Unfortunately, the hardware store is pretty much all that there is to “literary criticism” in the United States. With a few fairly honorable exceptions, our academics write Brombertese, and they do so proudly. After all, no one has ever told them that it is not English. The fact that America’s English departments are manned by the second-rate is no great thing. The second-rate must live, too. But in most civilized countries the second-rate are at least challenged by the first-rate. And score is kept in literary journals. But as Macdonald’s drives out good food, so these hacks of academe drive out good prose. At every level in our literary life they flourish. In fact, they have now taken to writing the sort of novels that other tenured hacks can review and teach. Entire issues of “literary journals” are written by them.
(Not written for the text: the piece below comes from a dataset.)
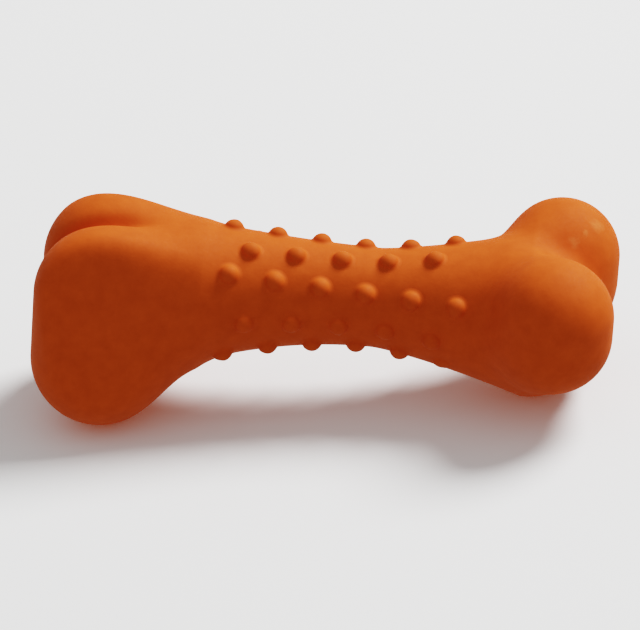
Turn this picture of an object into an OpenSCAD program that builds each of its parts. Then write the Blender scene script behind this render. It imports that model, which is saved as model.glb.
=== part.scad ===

Meanwhile, in the universities, they are increasing at a positively Malthusian rate; and an entire generation of school-teachers and book chatterers now believes that an inability to master English is a sign of intellectual grace, and that a writer like Pritchett is not to be taken seriously because he eschews literary velleities for literary criticism. Madame Verdurin has won the day.
Even so, it is good to know that our last critic in English is still at work, writing well—that is, writing as if writing well mattered. It would be nice if Sir Victor lived forever.